____ SOURCE EXCERPT

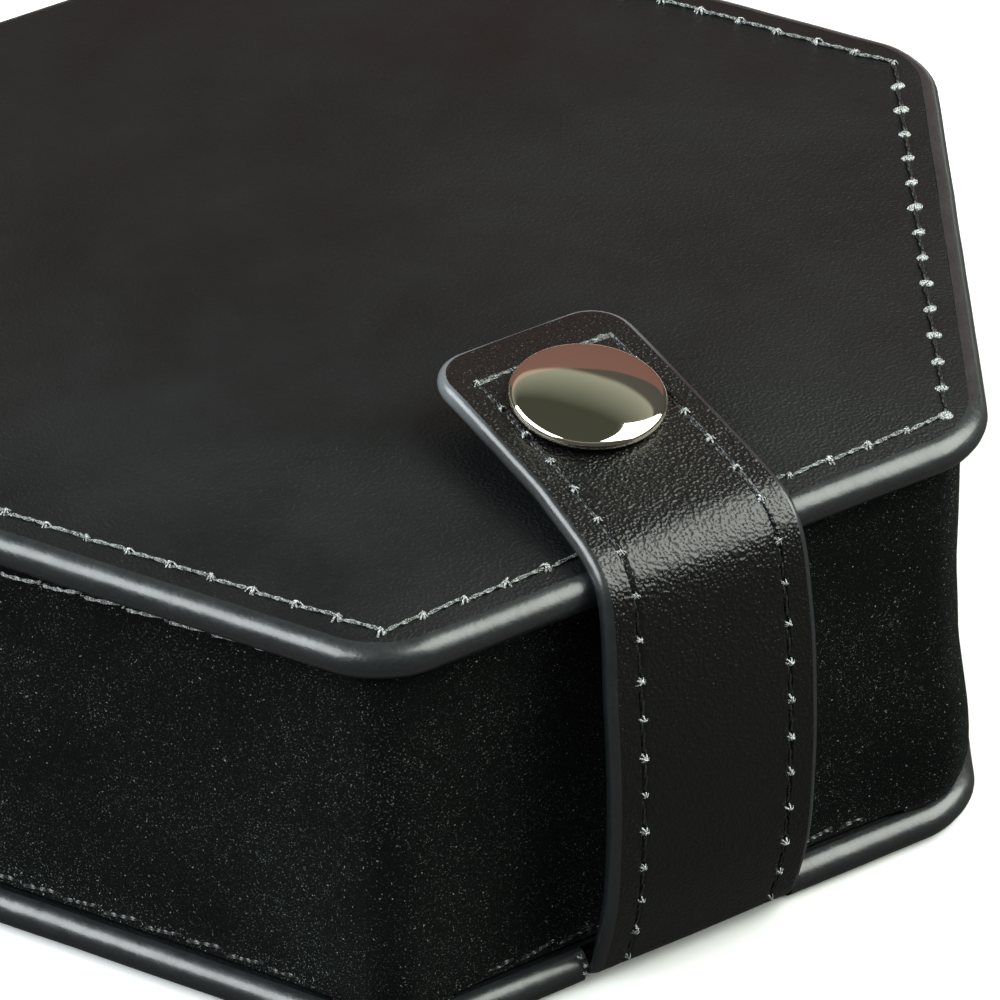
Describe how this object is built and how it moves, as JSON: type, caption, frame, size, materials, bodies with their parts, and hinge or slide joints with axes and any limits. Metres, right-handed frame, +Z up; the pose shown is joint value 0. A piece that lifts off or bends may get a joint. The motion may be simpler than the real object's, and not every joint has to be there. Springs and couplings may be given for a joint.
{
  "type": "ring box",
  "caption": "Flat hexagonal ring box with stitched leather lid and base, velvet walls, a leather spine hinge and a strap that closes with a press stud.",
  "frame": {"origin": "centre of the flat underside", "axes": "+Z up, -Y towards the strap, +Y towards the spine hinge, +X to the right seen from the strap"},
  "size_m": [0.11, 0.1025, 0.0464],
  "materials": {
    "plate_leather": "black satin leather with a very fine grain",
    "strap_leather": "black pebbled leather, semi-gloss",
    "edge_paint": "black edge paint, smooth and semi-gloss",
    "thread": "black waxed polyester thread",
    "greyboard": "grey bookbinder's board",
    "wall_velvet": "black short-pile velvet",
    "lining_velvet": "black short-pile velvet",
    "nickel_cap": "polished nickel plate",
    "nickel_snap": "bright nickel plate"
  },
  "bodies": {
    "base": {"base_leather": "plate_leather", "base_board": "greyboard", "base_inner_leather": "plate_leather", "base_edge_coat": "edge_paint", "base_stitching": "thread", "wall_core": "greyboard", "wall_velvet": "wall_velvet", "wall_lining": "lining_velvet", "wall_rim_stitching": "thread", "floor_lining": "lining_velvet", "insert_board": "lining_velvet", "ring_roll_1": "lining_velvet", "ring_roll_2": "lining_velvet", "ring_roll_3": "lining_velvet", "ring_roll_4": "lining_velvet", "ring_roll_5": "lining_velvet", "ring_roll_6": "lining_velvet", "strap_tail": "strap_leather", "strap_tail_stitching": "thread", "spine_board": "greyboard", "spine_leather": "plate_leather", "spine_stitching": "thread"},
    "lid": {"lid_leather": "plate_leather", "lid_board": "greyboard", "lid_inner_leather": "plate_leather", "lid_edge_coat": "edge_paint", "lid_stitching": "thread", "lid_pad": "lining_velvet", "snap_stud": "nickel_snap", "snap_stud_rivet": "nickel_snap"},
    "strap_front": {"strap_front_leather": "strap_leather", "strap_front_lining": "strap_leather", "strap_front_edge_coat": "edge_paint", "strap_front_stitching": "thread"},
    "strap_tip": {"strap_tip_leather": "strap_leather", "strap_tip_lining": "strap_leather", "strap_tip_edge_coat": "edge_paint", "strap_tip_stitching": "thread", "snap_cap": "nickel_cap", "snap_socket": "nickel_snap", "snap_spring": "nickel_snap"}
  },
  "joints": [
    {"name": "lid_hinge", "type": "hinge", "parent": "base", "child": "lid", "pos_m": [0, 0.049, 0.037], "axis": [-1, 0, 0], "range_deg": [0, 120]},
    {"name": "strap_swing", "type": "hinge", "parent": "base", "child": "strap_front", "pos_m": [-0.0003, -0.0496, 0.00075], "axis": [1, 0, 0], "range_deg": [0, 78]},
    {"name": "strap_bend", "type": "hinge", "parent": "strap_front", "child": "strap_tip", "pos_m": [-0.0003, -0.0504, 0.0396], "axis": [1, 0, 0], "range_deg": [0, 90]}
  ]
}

________

SET TASK:
From the listing above, reproduce all the lines exactly.

COMPLETE OUTPUT:
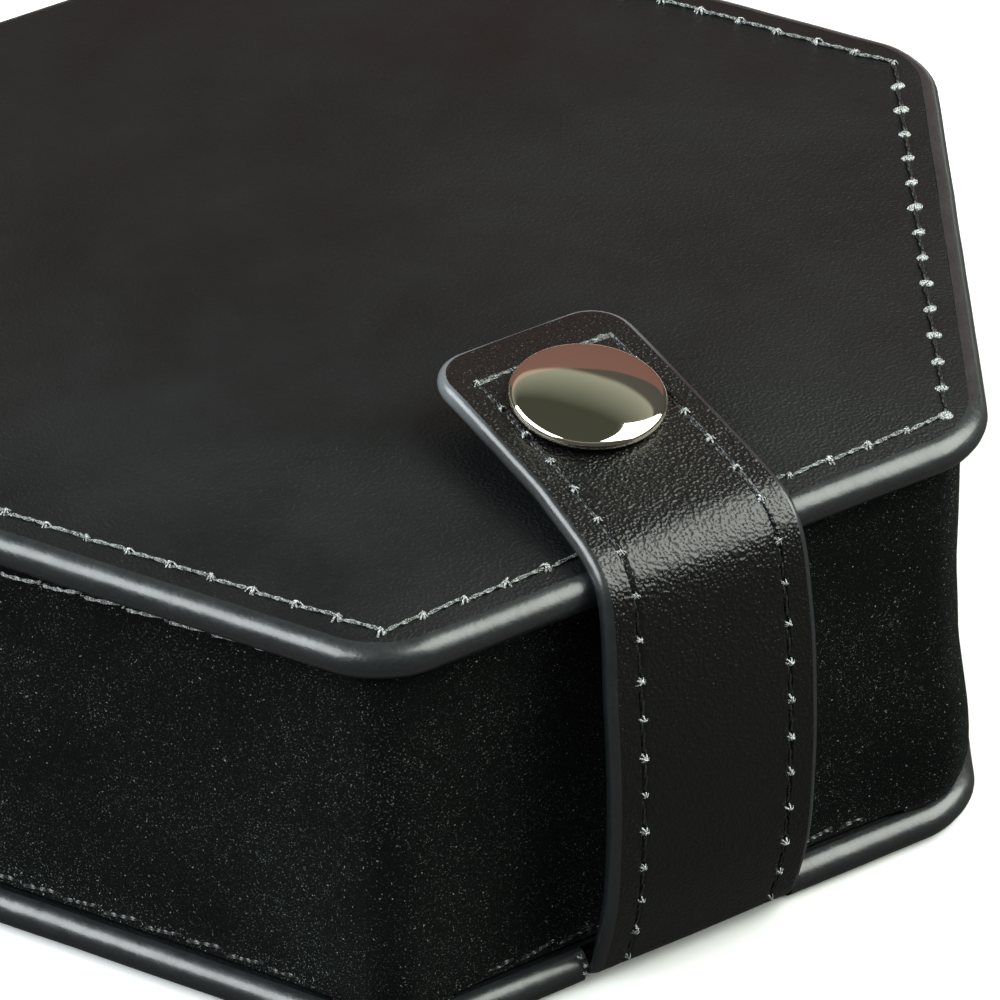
Describe how this object is built and how it moves, as JSON: type, caption, frame, size, materials, bodies with their parts, and hinge or slide joints with axes and any limits. Metres, right-handed frame, +Z up; the pose shown is joint value 0. A piece that lifts off or bends may get a joint. The motion may be simpler than the real object's, and not every joint has to be there. Springs and couplings may be given for a joint.
{
  "type": "ring box",
  "caption": "Flat hexagonal ring box with stitched leather lid and base, velvet walls, a leather spine hinge and a strap that closes with a press stud.",
  "frame": {"origin": "centre of the flat underside", "axes": "+Z up, -Y towards the strap, +Y towards the spine hinge, +X to the right seen from the strap"},
  "size_m": [0.11, 0.1025, 0.0464],
  "materials": {
    "plate_leather": "black satin leather with a very fine grain",
    "strap_leather": "black pebbled leather, semi-gloss",
    "edge_paint": "black edge paint, smooth and semi-gloss",
    "thread": "black waxed polyester thread",
    "greyboard": "grey bookbinder's board",
    "wall_velvet": "black short-pile velvet",
    "lining_velvet": "black short-pile velvet",
    "nickel_cap": "polished nickel plate",
    "nickel_snap": "bright nickel plate"
  },
  "bodies": {
    "base": {"base_leather": "plate_leather", "base_board": "greyboard", "base_inner_leather": "plate_leather", "base_edge_coat": "edge_paint", "base_stitching": "thread", "wall_core": "greyboard", "wall_velvet": "wall_velvet", "wall_lining": "lining_velvet", "wall_rim_stitching": "thread", "floor_lining": "lining_velvet", "insert_board": "lining_velvet", "ring_roll_1": "lining_velvet", "ring_roll_2": "lining_velvet", "ring_roll_3": "lining_velvet", "ring_roll_4": "lining_velvet", "ring_roll_5": "lining_velvet", "ring_roll_6": "lining_velvet", "strap_tail": "strap_leather", "strap_tail_stitching": "thread", "spine_board": "greyboard", "spine_leather": "plate_leather", "spine_stitching": "thread"},
    "lid": {"lid_leather": "plate_leather", "lid_board": "greyboard", "lid_inner_leather": "plate_leather", "lid_edge_coat": "edge_paint", "lid_stitching": "thread", "lid_pad": "lining_velvet", "snap_stud": "nickel_snap", "snap_stud_rivet": "nickel_snap"},
    "strap_front": {"strap_front_leather": "strap_leather", "strap_front_lining": "strap_leather", "strap_front_edge_coat": "edge_paint", "strap_front_stitching": "thread"},
    "strap_tip": {"strap_tip_leather": "strap_leather", "strap_tip_lining": "strap_leather", "strap_tip_edge_coat": "edge_paint", "strap_tip_stitching": "thread", "snap_cap": "nickel_cap", "snap_socket": "nickel_snap", "snap_spring": "nickel_snap"}
  },
  "joints": [
    {"name": "lid_hinge", "type": "hinge", "parent": "base", "child": "lid", "pos_m": [0, 0.049, 0.037], "axis": [-1, 0, 0], "range_deg": [0, 120]},
    {"name": "strap_swing", "type": "hinge", "parent": "base", "child": "strap_front", "pos_m": [-0.0003, -0.0496, 0.00075], "axis": [1, 0, 0], "range_deg": [0, 78]},
    {"name": "strap_bend", "type": "hinge", "parent": "strap_front", "child": "strap_tip", "pos_m": [-0.0003, -0.0504, 0.0396], "axis": [1, 0, 0], "range_deg": [0, 90]}
  ]
}